30:32 Every blow from his punishing cudgel, 5 

with which the Lord will beat them, 6 

will be accompanied by music from the 7  tambourine and harp,

and he will attack them with his weapons. 8 

Isaiah 10:24

Context

10:24 So 9  here is what the sovereign master, the Lord who commands armies, says: “My people who live in Zion, do not be afraid of Assyria, even though they beat you with a club and lift their cudgel against you as Egypt did. 10 

1 tn Heb “Woe [to] Assyria, the club of my anger.” On הוֹי (hoy, “woe, ah”) see the note on the first phrase of 1:4.

2 tn Heb “a cudgel is he, in their hand is my anger.” It seems likely that the final mem (ם) on בְיָדָם (bÿyadam) is not a pronominal suffix (“in their hand”), but an enclitic mem.
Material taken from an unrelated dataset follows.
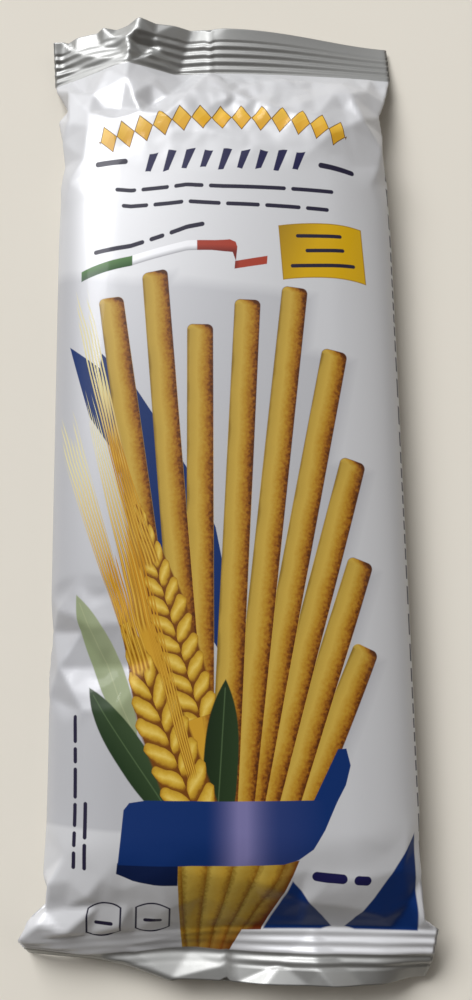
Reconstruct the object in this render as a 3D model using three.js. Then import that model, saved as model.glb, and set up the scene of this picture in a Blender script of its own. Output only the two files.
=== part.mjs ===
// A sealed flow-wrap pack of breadsticks, lying on its back with its printed front up.
// One sheet of film makes a tube around the sticks: a fin seal runs down the back, and a ribbed
// end seal closes each end. The pack is shut, so it is one solid out to the outside of the film.
// Units are millimetres, +Z is up, and +Y runs towards the top end seal.
import * as THREE from "three";

// The film tube
const FILM_WIDTH = 99; // the tube laid flat, edge to edge
const PACK_LENGTH = 252; // from one cut edge to the other
const SEAL_WIDTH = 12.5; // of each end seal, along the pack
const SEAL_THICKNESS = 0.8; // of the two sealed layers
const SIDE_THINNING = 0.6; // their thickness at the sides, as a share of that
const HALF_FILM = FILM_WIDTH / 2;
const SEAL_BASE = PACK_LENGTH / 2 - SEAL_WIDTH; // from the middle to where each seal begins

// The body, where the sticks fill the tube
const BODY_HALF_WIDTH = 45;
const BODY_HEIGHT = 18.5;
const CROWN = 1.2; // the front's rise between its shoulders
const EDGE_HEIGHT = 8; // of the pack's widest line, above the table
const FRONT_SHOULDER = 18; // how far each shoulder reaches in from the side
const BACK_SHOULDER = 14;
const FRONT_END_SLOPE = 26; // the length over which the front falls to an end seal
const BACK_END_SLOPE = 20;
const SLOPE_FULLNESS = 0.68; // below 1, the end slopes bulge outwards

// The fin seal, folded flat against the back
const FIN_CENTRE = -1;
const FIN_HALF_WIDTH = 5;
const FIN_GROOVE = 0.5; // the depth of the gap beside it
const FIN_GROOVE_WIDTH = 1;
const FIN_GROOVE_RUNOUT = 4;

// Dents in the body: where each is, how far it reaches and how deep it is pressed in
const DENTS = [
  { x: -45, y: -59, reach: 11, depth: 2.5 }, // in the left side
  { x: -42, y: -99, reach: 9, depth: 1.8 }, // above the bottom seal's ears
  { x: 41, y: -101, reach: 9, depth: 1.8 },
  { x: -34, y: 104, reach: 9, depth: 2.2 }, // below the top seal's crumple
  { x: 40, y: 92, reach: 12, depth: 1.2 },
];

// The ribs pressed into each end seal
const RIB_COUNT = 4;
const RIB_PITCH = 2.2;
const RIB_RISE = 0.3;
const RIB_START = 0.4;

// The top seal: its ears hang lower than its middle, and a crumple lifts it into a tent at the left
const TOP_EAR_HEIGHT = 4.3;
const TOP_ARCH = 2.8;
const TOP_EAR_INSET = 2.5;
const TENT_HEIGHT = 6.5;
const TENT_AT = -27;
const TENT_REACH = [18, 16]; // to the left and to the right
const TOP_TILT = 8; // degrees that the seal points upwards in the middle
const TOP_EAR_DROOP = 24; // degrees that its right ear turns down from there

// The bottom seal: its ears stick out, and a slanting fold turns its left corner down to the table
const BOTTOM_MIDDLE_HEIGHT = 8.5;
const BOTTOM_LEFT_RISE = 2.8;
const BOTTOM_EAR_REACH = 3.5;
const BOTTOM_SHIFT = -1.2; // of the whole seal, sideways
const CORNER_FOLD = [-46, 4]; // where the fold leaves the seal's base, and where it meets the cut edge
const CORNER_ANGLE = 58; // degrees that the corner is turned down
const FOLD_SOFTNESS = 1.6; // the width over which the fold bends
const BOTTOM_TILT = 6;

// Mesh fineness
const ACROSS = 22; // steps across each side of the tube
const OUTLINE_POINTS = 120;
const SLOPE_STEPS = 8;
const BODY_STEPS = 24;
const STEPS_PER_RIB = 4;

const { cos, sin, abs, min, max, sqrt, hypot, PI } = Math;
const radians = THREE.MathUtils.degToRad;
const mix = THREE.MathUtils.lerp;
const ease = (x) => THREE.MathUtils.smoothstep(x, 0, 1);
const counted = (length, make) => Array.from({ length }, (_, k) => make(k));

// The height that the crumple adds to the top seal at s, measured across the film from its middle.
function tent(s) {
  const reach = s < TENT_AT ? TENT_REACH[0] : TENT_REACH[1];
  return TENT_HEIGHT * max(0, 1 - abs(s - TENT_AT) / reach);
}

// Where each end seal begins, as its height and its distance from the pack's middle, at s.
const topSeal = {
  end: 1,
  shift: 0,
  height: (s) => TOP_EAR_HEIGHT + TOP_ARCH * (1 - (s / HALF_FILM) ** 2) + tent(s),
  distance: (s) => SEAL_BASE - TOP_EAR_INSET * (s / HALF_FILM) ** 2,
  tilt: (s) => TOP_TILT - TOP_EAR_DROOP * ease(s / HALF_FILM),
};
const bottomSeal = {
  end: -1,
  shift: BOTTOM_SHIFT,
  height: (s) => BOTTOM_MIDDLE_HEIGHT + BOTTOM_LEFT_RISE * ease(-s / HALF_FILM),
  distance: (s) => SEAL_BASE - BOTTOM_EAR_REACH * (1 - (s / HALF_FILM) ** 2),
  tilt: (s, r) => {
    const fold = (SEAL_WIDTH * (s - CORNER_FOLD[0])) / (CORNER_FOLD[1] - CORNER_FOLD[0]);
    return BOTTOM_TILT - CORNER_ANGLE * ease((r - fold) / FOLD_SOFTNESS + 0.5);
  },
};

// The sideways place of s on a seal's base line, which keeps the film's width along the line.
function sidewaysPlaces(seal) {
  const step = FILM_WIDTH / ACROSS;
  const places = [0];
  for (let i = 1; i <= ACROSS; i++) {
    const [a, b] = [-HALF_FILM + (i - 1) * step, -HALF_FILM + i * step];
    const rise = seal.height(b) - seal.height(a);
    const run = seal.distance(b) - seal.distance(a);
    places.push(places[i - 1] + sqrt(max(0, step ** 2 - rise ** 2 - run ** 2)));
  }
  const middle = places[ACROSS] / 2;
  return places.map((x) => x - middle + seal.shift);
}

// A point of the seal's middle surface, r out from its base line, and the surface's upward normal.
function sealPoint(seal, places, i, r) {
  const s = -HALF_FILM + (FILM_WIDTH * i) / ACROSS;
  const point = new THREE.Vector3(places[i], seal.end * seal.distance(s), seal.height(s));
  const steps = 12;
  let angle = 0;
  for (let k = 0; k < steps; k++) {
    angle = radians(seal.tilt(s, (r * (k + 0.5)) / steps));
    point.y += (seal.end * cos(angle) * r) / steps;
    point.z += (sin(angle) * r) / steps;
  }
  return { point, normal: new THREE.Vector3(0, -seal.end * sin(angle), cos(angle)) };
}

// The ribs' rise at r: full waves from the first rib to the last, and flat on either side.
function ribWave(r) {
  const along = (r - RIB_START) / RIB_PITCH;
  return along > 0 && along < RIB_COUNT ? RIB_RISE * sin(2 * PI * along) : 0;
}

// One ring of the seal: its front points from left to right, then its back points.
function sealRing(seal, places, r) {
  const front = [];
  const back = [];
  for (let i = 0; i <= ACROSS; i++) {
    const { point, normal } = sealPoint(seal, places, i, r);
    const half = (i === 0 || i === ACROSS ? SIDE_THINNING : 1) * (SEAL_THICKNESS / 2);
    front.push(point.clone().addScaledVector(normal, ribWave(r) + half));
    back.push(point.clone().addScaledVector(normal, ribWave(r) - half));
  }
  return { front, back };
}

// How far the back is lifted beside the fin at x.
function finGroove(x) {
  const off = abs(x - FIN_CENTRE) - FIN_HALF_WIDTH;
  const wall = off / (FIN_GROOVE_WIDTH / 2);
  const runout = 1 - (off - FIN_GROOVE_WIDTH) / FIN_GROOVE_RUNOUT;
  return FIN_GROOVE * max(0, min(1, wall, runout));
}

// The body's outline on one side, from the left edge to the right, as points of x and z.
function halfOutline(shoulder, rise, crown) {
  const flat = BODY_HALF_WIDTH - shoulder;
  const points = [];
  for (let k = 0; k <= OUTLINE_POINTS; k++) {
    const x = -BODY_HALF_WIDTH * cos((PI * k) / OUTLINE_POINTS);
    const over = max(0, abs(x) - flat) / shoulder;
    const crowned = crown * (1 - (x / BODY_HALF_WIDTH) ** 2);
    points.push(new THREE.Vector2(x, rise * sqrt(max(0, 1 - over ** 2)) + crowned));
  }
  return points;
}

// The same outline as ACROSS even steps along the film.
function evenly(points) {
  const path = new THREE.CurvePath();
  for (let k = 1; k < points.length; k++) path.add(new THREE.LineCurve(points[k - 1], points[k]));
  return counted(ACROSS + 1, (i) => path.getPoint(i / ACROSS));
}

const frontOutline = evenly(halfOutline(FRONT_SHOULDER, BODY_HEIGHT - EDGE_HEIGHT - CROWN, CROWN));
const backOutline = evenly(halfOutline(BACK_SHOULDER, -EDGE_HEIGHT, 0));

// How full the tube is at a distance in from the seal, on a slope of this length.
const fullness = (inward, slope) => (1 - (1 - min(1, inward / slope)) ** 2) ** SLOPE_FULLNESS;

// Presses the dents into a point of the body, towards the middle of the tube.
function dented(point) {
  for (const { x, y, reach, depth } of DENTS) {
    const near = max(0, 1 - hypot(point.x - x, point.y - y) / reach);
    const inwards = new THREE.Vector3(-point.x, 0, EDGE_HEIGHT - point.z).normalize();
    point.addScaledVector(inwards, depth * near);
  }
  return point;
}

// One ring of the body at a distance in from the seal at its end.
function bodyRing(seal, places, inward) {
  const edge = sealRing(seal, places, 0);
  const ring = (outline, sealed, slope, groove) =>
    outline.map((o, i) => {
      const full = fullness(inward, slope);
      const z = max(0, EDGE_HEIGHT + o.y) + (groove ? finGroove(o.x) : 0);
      const y = seal.end * (SEAL_BASE - inward);
      const drift = sealed[i].y - seal.end * SEAL_BASE;
      const fade = 1 - ease(inward / slope);
      const point = new THREE.Vector3(o.x, y + drift * fade, z);
      point.x = mix(sealed[i].x, point.x, full);
      point.z = mix(sealed[i].z, point.z, full);
      return inward > 0 ? dented(point) : point;
    });
  return {
    front: ring(frontOutline, edge.front, FRONT_END_SLOPE, false),
    back: ring(backOutline, edge.back, BACK_END_SLOPE, true),
  };
}

// The distances at which rings are made, from a seal's cut edge inwards: negative ones are on the seal.
function sealDistances() {
  const step = RIB_PITCH / STEPS_PER_RIB;
  const onRibs = counted(RIB_COUNT * STEPS_PER_RIB + 1, (k) => RIB_START + k * step);
  return [SEAL_WIDTH, (SEAL_WIDTH + onRibs.at(-1)) / 2, ...onRibs.reverse()];
}

// The distances of the rings on an end slope, closest together beside the seal.
const slopeDistances = counted(SLOPE_STEPS + 1, (k) => FRONT_END_SLOPE * (k / SLOPE_STEPS) ** 1.5);

// All the rings of one end, from its cut edge to where the body is full.
function endRings(seal) {
  const places = sidewaysPlaces(seal);
  return [
    ...sealDistances().map((r) => sealRing(seal, places, r)),
    ...slopeDistances.map((inward) => bodyRing(seal, places, inward)),
  ];
}

// The rings between the two ends, where the tube is full.
function middleRings() {
  const places = sidewaysPlaces(topSeal);
  const step = (2 * (SEAL_BASE - FRONT_END_SLOPE)) / BODY_STEPS;
  return counted(BODY_STEPS - 1, (k) => bodyRing(topSeal, places, FRONT_END_SLOPE + step * (k + 1)));
}

// Joins the rings into one closed skin. The front and back of a ring meet in one point at each side.
function closedSkin(rings) {
  const positions = [];
  const index = [];
  const size = 2 * ACROSS;
  for (const { front, back } of rings) {
    const left = front[0].clone().lerp(back[0], 0.5);
    const right = front[ACROSS].clone().lerp(back[ACROSS], 0.5);
    const loop = [left, ...front.slice(1, ACROSS), right, ...back.slice(1, ACROSS).reverse()];
    for (const p of loop) positions.push(p.x, p.y, p.z);
  }
  const triangle = (a, b, c) => {
    if (a !== b && b !== c && c !== a) index.push(a, b, c);
  };
  const quad = (a, b, c, d) => {
    triangle(a, b, c);
    triangle(a, c, d);
  };
  for (let ring = 0; ring < rings.length - 1; ring++) {
    for (let k = 0; k < size; k++) {
      const [a, b] = [ring * size + k, ring * size + ((k + 1) % size)];
      quad(b, a, a + size, b + size);
    }
  }
  const cap = (start, turned) => {
    for (let i = 0; i < ACROSS; i++) {
      const [f0, f1] = [start + i, start + i + 1];
      const [b0, b1] = [start + ((size - i) % size), start + size - i - 1];
      if (turned) quad(f0, b0, b1, f1);
      else quad(f0, f1, b1, b0);
    }
  };
  cap(0, false);
  cap((rings.length - 1) * size, true);
  const geometry = new THREE.BufferGeometry();
  geometry.setAttribute("position", new THREE.Float32BufferAttribute(positions, 3));
  geometry.setIndex(index);
  return geometry;
}

const rings = [...endRings(topSeal), ...middleRings(), ...endRings(bottomSeal).reverse()];
const geometry = closedSkin(rings);
geometry.computeBoundingBox();
const { min: low, max: high } = geometry.boundingBox;
geometry.translate(-(low.x + high.x) / 2, -(low.y + high.y) / 2, -low.z);
geometry.computeVertexNormals();

const film = new THREE.MeshStandardMaterial({ color: 0xd6d8dc, roughness: 0.32, metalness: 0.25 });
const pack = new THREE.Mesh(geometry, film);
pack.name = "pack";

const group = new THREE.Group();
group.add(pack);
export default group;
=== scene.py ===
"""Looks of a sealed flow-wrap pack of breadsticks: a printed film tube with ribbed end seals.

The film is simulated as an inextensible sheet. All film work is in millimetres in the pack's own
frame: +X right across the front, +Y towards the top seal, +Z up. Blender objects are in metres.
"""

import functools
import math

import bpy
import numpy as np
from mathutils import Euler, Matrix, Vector
from mathutils.geometry import delaunay_2d_cdt


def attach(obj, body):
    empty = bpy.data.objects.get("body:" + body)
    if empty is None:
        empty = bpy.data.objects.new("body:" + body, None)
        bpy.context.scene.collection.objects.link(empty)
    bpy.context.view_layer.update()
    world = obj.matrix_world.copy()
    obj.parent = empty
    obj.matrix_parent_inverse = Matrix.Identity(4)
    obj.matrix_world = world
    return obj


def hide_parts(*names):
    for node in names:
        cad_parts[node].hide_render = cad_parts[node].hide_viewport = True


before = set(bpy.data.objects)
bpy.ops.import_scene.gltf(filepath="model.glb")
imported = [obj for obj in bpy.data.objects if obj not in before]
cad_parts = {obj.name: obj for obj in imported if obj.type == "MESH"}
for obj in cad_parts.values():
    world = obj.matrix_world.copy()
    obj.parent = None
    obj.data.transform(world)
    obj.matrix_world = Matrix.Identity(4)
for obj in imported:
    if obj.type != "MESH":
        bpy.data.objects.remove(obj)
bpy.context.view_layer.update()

MM = 0.001

# ---- The film, in millimetres ----
FILM_WIDTH = 99  # the tube laid flat, edge to edge
HALF_FILM = FILM_WIDTH / 2
WEB_WIDTH = 2 * FILM_WIDTH  # round the tube
SEAL_WIDTH = 12.5
TUBE_LENGTH = 228.6  # of film, from one seal's base to the other's
WEB_LENGTH = TUBE_LENGTH + 2 * SEAL_WIDTH
LAYER_GAP = 0.24  # between the two film layers of a seal

# The fin seal, folded flat against the back
FIN_CENTRE = -1
FIN_HALF_WIDTH = 5
FIN_THICKNESS = 0.4
FIN_LIFTS = (0.27, 0.04)  # of its outer and its inner face off the film
FIN_RIB_RISE = 0.05
FIN_RIB_PITCH = 1.25

# What is inside: two layers of sticks, with rounded edges where the film bends over them
CONTENT_HALF = np.array([39.5, 98, 7.4])
CONTENT_MIDDLE = np.array([0, -2, 8.2])
CONTENT_ROUNDING = 5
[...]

If so, one can translate literally, “a cudgel is he in the hand of my anger.”

3 tn Heb “for the yoke of his burden, and the staff of his shoulder, the scepter of the oppressor against him.” The singular pronouns are collective, referring to the people. The oppressed nation is compared to an ox weighed down by a heavy yoke and an animal that is prodded and beaten.

4 sn This alludes to Gideon’s victory over Midian (Judg 7-8), when the Lord delivered Israel from an oppressive foreign invader.

5 tc The Hebrew text has “every blow from a founded [i.e., “appointed”?] cudgel.” The translation above, with support from a few medieval Hebrew mss, assumes an emendation of מוּסָדָה (musadah, “founded”) to מוּסָרֹה (musaroh, “his discipline”).

6 tn Heb “which the Lord lays on him.”

7 tn Heb “will be with” (KJV similar).

8 tn The Hebrew text reads literally, “and with battles of brandishing [weapons?] he will fight against him.” Some prefer to emend וּבְמִלְחֲמוֹת (uvÿmilkhamot, “and with battles of”) to וּבִמְחֹלוֹת (uvimkholot, “and with dancing”). Note the immediately preceding references to musical instruments.

9 tn Heb “therefore.” The message that follows is one of encouragement, for it focuses on the eventual destruction of the Assyrians. Consequently “therefore” relates back to vv. 5-21, not to vv. 22-23, which must be viewed as a brief parenthesis in an otherwise positive speech.

10 tn Heb “in the way [or “manner”] of Egypt.”